Il diabete è una sindrome caratterizzata da aumenti di glicemia nel sangue. La forma più comune è senz’altro il diabete mellito di tipo 2 che si presenta in genere in età adulta: il pancreas produce poca insulina, l’ormone che regola i livelli di glucosio nel sangue, oppure le cellule dell’organismo sono resistenti all’azione della stessa insulina. Il diabete mellito di tipo 1, invece, è una patologia causata da una risposta autoimmunitaria che solitamente insorge durante l’adolescenza o l’infanzia. Le cellule del pancreas che producono insulina, le cellule beta, vengono riconosciute come estranee dal sistema immunitario che le distrugge. Per questo è necessario somministrare insulina dall’esterno.
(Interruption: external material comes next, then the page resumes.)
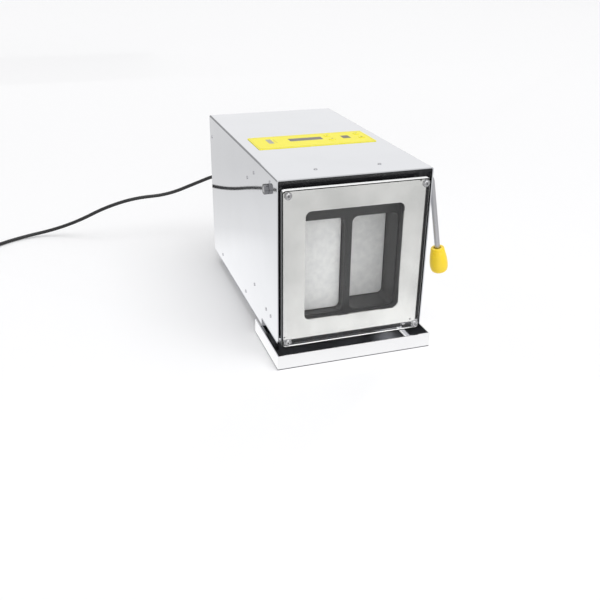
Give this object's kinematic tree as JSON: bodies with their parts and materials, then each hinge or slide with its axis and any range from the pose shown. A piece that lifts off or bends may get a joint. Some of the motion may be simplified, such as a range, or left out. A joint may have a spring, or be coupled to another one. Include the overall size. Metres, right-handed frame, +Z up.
{
  "type": "paddle blender homogenizer",
  "caption": "Bench paddle blender: steel case, clear bottom-hinged door worked by a side lever, two paddles driven in turn by a belt and cranks, drip tray, mains cord.",
  "frame": {"origin": "on the bench, under the middle of the machine's own outer box (cord, connector and plug left out)", "axes": "+Z up, the door faces -Y, +X to the right as seen from the front"},
  "size_m": [0.8565, 0.6662, 0.2657],
  "materials": {
    "stainless_cover": "fine brushed",
    "stainless_bright": "polished",
    "zinc_sheet": "zinc plated sheet",
    "black_paint": "satin black",
    "paddle_steel": "mottled blasted",
    "ground_steel": "ground",
    "yoke_alloy": "machined",
    "bronze": "bearing bronze",
    "bearing_steel": "polished",
    "bright_screws": "polished",
    "belt_rubber": "matt",
    "foot_rubber": "matt",
    "motor_paint": "satin",
    "clear_pane": "clear",
    "yellow_grip": "soft gloss",
    "yellow_film": "printed film",
    "display_dark": "gloss",
    "board_green": "matt",
    "fitting_black": "matt",
    "cord_black": "matt"
  },
  "bodies": {
    "chassis": {"cover": "stainless_cover", "base_pan": "zinc_sheet", "rear_panel": "zinc_sheet", "front_bulkhead": "black_paint", "cover_screws": "bright_screws", "chamber_rim": "black_paint", "chamber_frame": "black_paint", "paddle_sleeves": "black_paint", "sleeve_back": "black_paint", "guide_block": "yoke_alloy", "guide_bushes": "bronze", "bearing_blocks": "yoke_alloy", "crank_bearings": "bearing_steel", "drive_belt": "belt_rubber", "motor": "motor_paint", "motor_bracket": "zinc_sheet", "hinge_pins": "ground_steel", "shaft_bushes": "ground_steel", "feet": "foot_rubber", "panel_overlay": "yellow_film", "upper_bracket": "zinc_sheet", "board_posts": "zinc_sheet", "control_board": "board_green", "display_unit": "display_dark", "inlet": "fitting_black", "switch_housing": "fitting_black", "mains_connector": "fitting_black", "mains_cord": "cord_black", "cord_coil": "cord_black", "mains_plug": "fitting_black"},
    "crank": {"crankshaft": "ground_steel", "eccentrics": "ground_steel", "eccentric_rings": "bearing_steel", "crank_pulley": "yoke_alloy"},
    "left_carriage": {"paddle_left": "paddle_steel", "rods_left": "ground_steel", "yoke_left": "yoke_alloy"},
    "right_carriage": {"paddle_right": "paddle_steel", "rods_right": "ground_steel", "yoke_right": "yoke_alloy"},
    "motor_rotor": {"motor_shaft": "ground_steel", "motor_pulley": "yoke_alloy"},
    "door": {"door_pane": "clear_pane", "door_plate": "stainless_bright", "door_screws": "bright_screws", "door_arms": "ground_steel", "link_pins": "ground_steel"},
    "lever": {"lever_rod": "bright_screws", "shaft_nut": "bright_screws", "lever_grip": "yellow_grip", "crank_arms": "ground_steel", "arm_pins": "ground_steel"},
    "links": {"door_links": "ground_steel"},
    "tray": {"drip_tray": "stainless_bright"},
    "key_1": {"key_1": "yellow_film"},
    "key_2": {"key_2": "yellow_film"},
    "key_3": {"key_3": "yellow_film"},
    "key_4": {"key_4": "yellow_film"},
    "drawer": {"fuse_drawer": "fitting_black"},
    "rocker": {"switch_rocker": "fitting_black"}
  },
  "joints": [
    {"name": "crank_turn", "type": "hinge", "parent": "chassis", "child": "crank", "pos_m": [-0.02678, 0.0006, 0.1264], "axis": [1, 0, 0], "range_deg": [0, 180]},
    {"name": "left_stroke", "type": "slide", "parent": "chassis", "child": "left_carriage", "axis": [0, 1, 0], "range_m": [0, 0.026]},
    {"name": "right_stroke", "type": "slide", "parent": "chassis", "child": "right_carriage", "axis": [0, -1, 0], "range_m": [0, 0.026]},
    {"name": "motor_turn", "type": "hinge", "parent": "chassis", "child": "motor_rotor", "pos_m": [-0.02678, 0.1156, 0.07], "axis": [1, 0, 0], "range_deg": [0, 450]},
    {"name": "door_turn", "type": "hinge", "parent": "chassis", "child": "door", "pos_m": [-0.02678, -0.1819, 0.032], "axis": [1, 0, 0], "range_deg": [0, 75]},
    {"name": "lever_turn", "type": "hinge", "parent": "chassis", "child": "lever", "pos_m": [-0.02678, -0.1479, 0.2408], "axis": [1, 0, 0], "range_deg": [0, 75]},
    {"name": "link_swing", "type": "hinge", "parent": "lever", "child": "links", "pos_m": [-0.02678, -0.13404, 0.2328], "axis": [1, 0, 0], "range_deg": [-75, 0]},
    {"name": "tray_slide", "type": "slide", "parent": "chassis", "child": "tray", "axis": [0, -1, 0], "range_m": [0, 0.12]},
    {"name": "drawer_slide", "type": "slide", "parent": "chassis", "child": "drawer", "axis": [0, 1, 0], "range_m": [0, 0.016]},
    {"name": "rocker_tilt", "type": "hinge", "parent": "chassis", "child": "rocker", "pos_m": [-0.04877, 0.2016, 0.122], "axis": [1, 0, 0], "range_deg": [-14, 0]},
    {"name": "key_1_press", "type": "slide", "parent": "chassis", "child": "key_1", "axis": [0, 0, -1], "range_m": [0, 0.0005], "stiffness_N_per_m": 1500, "springref_m": -0.0004},
    {"name": "key_2_press", "type": "slide", "parent": "chassis", "child": "key_2", "axis": [0, 0, -1], "range_m": [0, 0.0005], "stiffness_N_per_m": 1500, "springref_m": -0.0004},
    {"name": "key_3_press", "type": "slide", "parent": "chassis", "child": "key_3", "axis": [0, 0, -1], "range_m": [0, 0.0005], "stiffness_N_per_m": 1500, "springref_m": -0.0004},
    {"name": "key_4_press", "type": "slide", "parent": "chassis", "child": "key_4", "axis": [0, 0, -1], "range_m": [0, 0.0005], "stiffness_N_per_m": 1500, "springref_m": -0.0004}
  ],
  "couplings": [
    {"joint": "left_stroke", "follows": "crank_turn", "m_per_rad": 0.0082761},
    {"joint": "right_stroke", "follows": "crank_turn", "m_per_rad": 0.0082761},
    {"joint": "motor_turn", "follows": "crank_turn", "ratio": 2.5},
    {"joint": "lever_turn", "follows": "door_turn", "ratio": 1},
    {"joint": "link_swing", "follows": "door_turn", "ratio": -1}
  ]
}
Per spiegare l’aumento del tasso di incidenza della patologia durante la pandemia da Covid-19, viene ipotizzata una relazione diretta tra infezione da Sars-CoV-2 e diabete di tipo 1. I ricercatori osservano che il recettore cellulare Ace2, attraverso il quale il virus si diffonde nel nostro corpo, è espresso nelle cellule beta che producono insulina. Aggiungono che l'infezione da Sars-CoV-2 contribuisce alla disregolazione del metabolismo del glucosio, e chi ha una maggiore predisposizione al diabete è particolarmente vulnerabile dopo il contagio da Sars-CoV-2. Nonostante le ipotesi di partenza, gli autori concludono tuttavia che “non esiste un chiaro meccanismo di fondo che spieghi l'associazione tra l'infezione da Sars-CoV-2 e il conseguente aumento del rischio di diabete”. 
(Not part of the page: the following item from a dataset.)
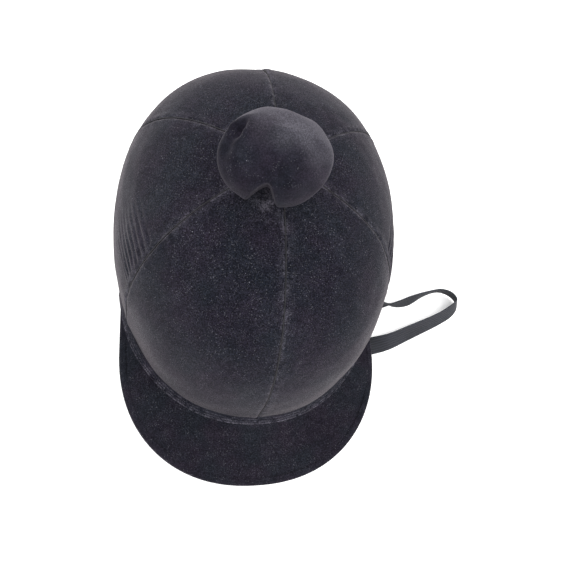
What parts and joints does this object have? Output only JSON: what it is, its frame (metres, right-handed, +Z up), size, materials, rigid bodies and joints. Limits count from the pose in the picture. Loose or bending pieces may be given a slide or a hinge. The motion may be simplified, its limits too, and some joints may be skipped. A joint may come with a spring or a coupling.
{
  "type": "equestrian riding helmet",
  "caption": "Black velvet-covered riding helmet with gored crown, stiff peak, soft pompom, padded impact liner and webbing chin strap with side-release buckle.",
  "frame": {"origin": "centre of the rim, on the plane that the helmet stands on", "axes": "+Z up through the crown, -Y forwards along the peak, +X to the wearer's left"},
  "size_m": [0.3116, 0.328, 0.225],
  "materials": {
    "velvet": "black cotton velvet with a short upright pile",
    "peak_velvet": "black velvet stretched flat over the peak",
    "pompom_velvet": "black velvet, soft and creased",
    "shell_plastic": "moulded glass-filled plastic, black",
    "impact_foam": "expanded polystyrene bead foam, dark grey",
    "trim_rubber": "soft extruded rim trim",
    "lining_cloth": "brushed knit lining",
    "sweatband_cloth": "terry sweatband",
    "pad_cloth": "knit cloth over foam",
    "tab_plastic": "tough moulded nylon",
    "bright_metal": "nickel-plated steel wire and rivets",
    "tape_cloth": "woven cotton tape",
    "elastic": "ribbed elastic",
    "peak_board": "stiff flexible plastic board",
    "under_cloth": "plain woven lining",
    "wadding": "loose polyester wadding",
    "thread": "waxed thread",
    "webbing": "ribbed nylon webbing, dark slate",
    "buckle_plastic": "moulded acetal"
  },
  "bodies": {
    "skull": {"outer_shell": "shell_plastic", "impact_liner": "impact_foam", "rim_trim": "trim_rubber", "lining_cloth": "lining_cloth", "sweatband": "sweatband_cloth", "front_head_pad": "pad_cloth", "rear_head_pad": "pad_cloth", "side_head_pad_left": "pad_cloth", "side_head_pad_right": "pad_cloth", "crown_pad": "pad_cloth", "harness_tab_left": "tab_plastic", "harness_tab_right": "tab_plastic", "harness_rivets": "bright_metal", "rivet_washers": "bright_metal"},
    "cover": {"gore_front_left": "velvet", "gore_front_right": "velvet", "gore_side_left": "velvet", "gore_side_right": "velvet", "gore_rear_left": "velvet", "gore_rear_right": "velvet", "seam_tapes": "tape_cloth", "side_elastic_left": "elastic", "side_elastic_right": "elastic", "hem_elastic": "elastic", "peak_top_cloth": "peak_velvet", "peak_board": "peak_board", "peak_under_cloth": "under_cloth", "peak_edge_binding": "peak_velvet", "brim_band": "peak_velvet", "crown_button": "velvet"},
    "pompom_shank": {"pompom_knot": "thread"},
    "pompom": {"pompom_skin": "pompom_velvet", "pompom_wadding": "wadding", "pompom_tie": "thread"},
    "left_strap": {"strap_ring_left": "bright_metal", "chin_strap_left": "webbing", "buckle_socket": "buckle_plastic"},
    "right_strap": {"strap_ring_right": "bright_metal", "chin_strap_right": "webbing", "buckle_plug": "buckle_plastic"},
    "front_prong": {"buckle_prong_front": "buckle_plastic"},
    "rear_prong": {"buckle_prong_rear": "buckle_plastic"},
    "keeper": {"strap_keeper": "elastic"}
  },
  "joints": [
    {"name": "cover_lift", "type": "slide", "parent": "skull", "child": "cover", "axis": [0, 0, 1], "range_m": [0, 0.19]},
    {"name": "pompom_nod", "type": "hinge", "parent": "cover", "child": "pompom_shank", "pos_m": [0, 0, 0.1686], "axis": [1, 0, 0], "range_deg": [-45, 3]},
    {"name": "pompom_sway", "type": "hinge", "parent": "pompom_shank", "child": "pompom", "pos_m": [0, 0, 0.1686], "axis": [0, 1, 0], "range_deg": [-3, 30]},
    {"name": "chin_swing_left", "type": "hinge", "parent": "skull", "child": "left_strap", "pos_m": [0.081, -0.085, 0.0032], "axis": [1, 0, 0], "range_deg": [-110, 0]},
    {"name": "chin_swing_right", "type": "hinge", "parent": "skull", "child": "right_strap", "pos_m": [-0.081, -0.085, 0.0032], "axis": [1, 0, 0], "range_deg": [-110, 0]},
    {"name": "rear_prong_squeeze", "type": "hinge", "parent": "right_strap", "child": "rear_prong", "pos_m": [-0.0143, -0.05485, 0.0042], "axis": [0, 0, 1], "range_deg": [-9, 0]},
    {"name": "front_prong_squeeze", "type": "hinge", "parent": "right_strap", "child": "front_prong", "pos_m": [-0.01166, -0.06656, 0.0042], "axis": [0, 0, 1], "range_deg": [0, 9]},
    {"name": "keeper_slide", "type": "slide", "parent": "left_strap", "child": "keeper", "axis": [0.9756, 0.2198, 0], "range_m": [-0.012, 0.03]}
  ],
  "couplings": [
    {"joint": "chin_swing_right", "follows": "chin_swing_left", "ratio": 1}
  ]
}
Lo sottolinea anche Angelo Avogaro, professore di endocrinologia e metabolismo all’università di Padova e presidente della Società italiana di diabetologia: “Sebbene sia stato supposto un effetto diretto di Sars-CoV-2 sulle cellule che producono insulina, cioè le cellule beta, tale effetto non è mai stato dimostrato. Si può avanzare, tuttavia, qualche ipotesi. Secondo i ricercatori, l’infezione da coronavirus potrebbe aver causato un sovvertimento del sistema immunologico. Molto spesso il diabete di tipo 1 è preceduto da un’infezione di rotavirus, che è un virus intestinale a RNA proprio come Sars-CoV-2. Potrebbe dunque essere plausibile che i virus a RNA possano in qualche modo modificare la risposta del sistema immunitario, aumentandone l’aggressività contro le cellule che producono insulina”.
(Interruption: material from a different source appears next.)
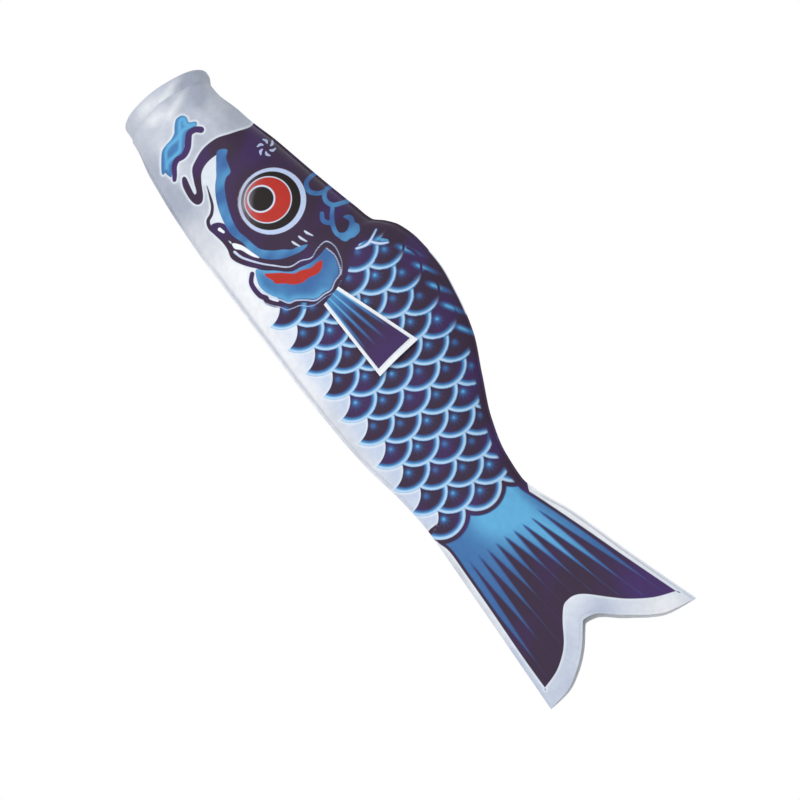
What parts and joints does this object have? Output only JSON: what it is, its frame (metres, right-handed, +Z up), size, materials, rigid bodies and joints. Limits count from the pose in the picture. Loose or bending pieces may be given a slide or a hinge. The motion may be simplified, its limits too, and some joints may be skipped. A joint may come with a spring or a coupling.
{
  "type": "carp streamer",
  "caption": "Carp-shaped cloth windsock with a hooped open mouth, humped back, forked open tail and pectoral fins, blue scale print on white.",
  "frame": {"origin": "centre of the mouth, in the plane of the mouth hem's front edge", "axes": "+X from the mouth to the tail, +Z up to the back of the fish, +Y to the fish's right; it flies level, with the left side at -Y"},
  "size_m": [0.7, 0.0936, 0.1772],
  "materials": {
    "printed_cloth": "satin",
    "plain_cloth": "satin",
    "fin_cloth": "satin",
    "hoop_plastic": "satin",
    "joiner_plastic": "satin"
  },
  "bodies": {
    "mouth_ring": {"mouth_hoop": "hoop_plastic", "hoop_joiner": "joiner_plastic", "mouth_hem": "plain_cloth"},
    "front_body": {"left_neck_cloth": "plain_cloth", "right_neck_cloth": "plain_cloth", "left_front_panel": "printed_cloth", "right_front_panel": "printed_cloth", "left_fin_root_hem": "plain_cloth", "right_fin_root_hem": "plain_cloth"},
    "rear_body": {"left_waist_cloth": "printed_cloth", "right_waist_cloth": "printed_cloth", "left_rear_panel": "printed_cloth", "right_rear_panel": "printed_cloth"},
    "tail": {"left_tail_root_cloth": "printed_cloth", "right_tail_root_cloth": "printed_cloth", "left_tail_panel": "printed_cloth", "right_tail_panel": "printed_cloth", "left_tail_hem": "plain_cloth", "right_tail_hem": "plain_cloth"},
    "left_fin": {"left_pectoral_fin": "fin_cloth"},
    "right_fin": {"right_pectoral_fin": "fin_cloth"}
  },
  "joints": [
    {"name": "mouth_sway", "type": "hinge", "parent": "mouth_ring", "child": "front_body", "pos_m": [0.021, 0, 0], "axis": [0, 0, 1], "range_deg": [-15, 15], "stiffness_Nm_per_rad": 0.2, "deforming": ["left_neck_cloth", "right_neck_cloth"]},
    {"name": "body_sway", "type": "hinge", "parent": "front_body", "child": "rear_body", "pos_m": [0.37, 0, 0], "axis": [0, 0, 1], "range_deg": [-25, 25], "stiffness_Nm_per_rad": 0.05, "deforming": ["left_waist_cloth", "right_waist_cloth"]},
    {"name": "tail_sway", "type": "hinge", "parent": "rear_body", "child": "tail", "pos_m": [0.512, 0, 0], "axis": [0, 0, 1], "range_deg": [-35, 35], "stiffness_Nm_per_rad": 0.02, "deforming": ["left_tail_root_cloth", "right_tail_root_cloth"]},
    {"name": "left_fin_flap", "type": "hinge", "parent": "front_body", "child": "left_fin", "pos_m": [0.259, -0.03685, 0.0135], "axis": [0, 0, -1], "range_deg": [0, 75], "stiffness_Nm_per_rad": 0.001},
    {"name": "right_fin_flap", "type": "hinge", "parent": "front_body", "child": "right_fin", "pos_m": [0.259, 0.03685, 0.0135], "axis": [0, 0, 1], "range_deg": [0, 75], "stiffness_Nm_per_rad": 0.001}
  ]
}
I ricercatori propongono anche osservazioni di altro tipo. Le misure di contenimento adottate per limitare la diffusione di Sars-CoV-2, scrivono, hanno determinato significativi cambiamenti nello stile di vita e nell’andamento delle infezioni tra i bambini. Le malattie virali e gastrointestinali tra i più piccoli sono diminuite in quel periodo: tenendo conto che le infezioni respiratorie o enteriche nella popolazione infantile possono essere potenziali fattori scatenanti per l’insorgenza di diabete di tipo 1, l’aumento del tasso di incidenza rilevato durante la pandemia, dunque, è in controtendenza rispetto a quanto ci si aspetterebbe.

“Il diabete di tipo 1 – continua Avogaro – è associato a un aumento del sovrappeso nei bambini. Il fatto che i ragazzi abbiano svolto meno movimento e attività fisica, in seguito alle misure restrittive adottate per il contenimento del virus, può aver determinato un significativo aumento di peso, quindi della massa adiposa. E questo potrebbe far pensare a una relazione tra Covid-19 e aumento dell’incidenza di diabete di tipo 1”.

I ricercatori hanno rilevato inoltre che la pandemia ha interrotto la stagionalità del diabete di tipo 1. “La comparsa del diabete di tipo 1 – spiega Avogaro – è di norma più frequente in inverno, piuttosto che in estate, e ciò perché solitamente questo tipo di malattia insorge dopo un’infezione virale che si contrae più facilmente nella stagione fredda. In seguito a Covid-19 si è visto che questa stagionalità è venuta meno”. I ricercatori sottolineano che le ragioni di questo fenomeno rimangono incerte, ma potrebbero essere legate agli effetti delle strategie di contenimento di Covid-19, come il lockdown, sia all'inizio della pandemia che in momenti successivi in diversi Paesi.

“La situazione ora è rientrata – conclude Avogaro –. Gli accessi ai servizi di diabetologia si sono normalizzati. Non sono stati più pubblicati lavori che dimostrino un eccesso di incidenza di patologia post Covid-19. L’emergenza è conclusa, ora siamo nella fase di follow up fisiologico della malattia”.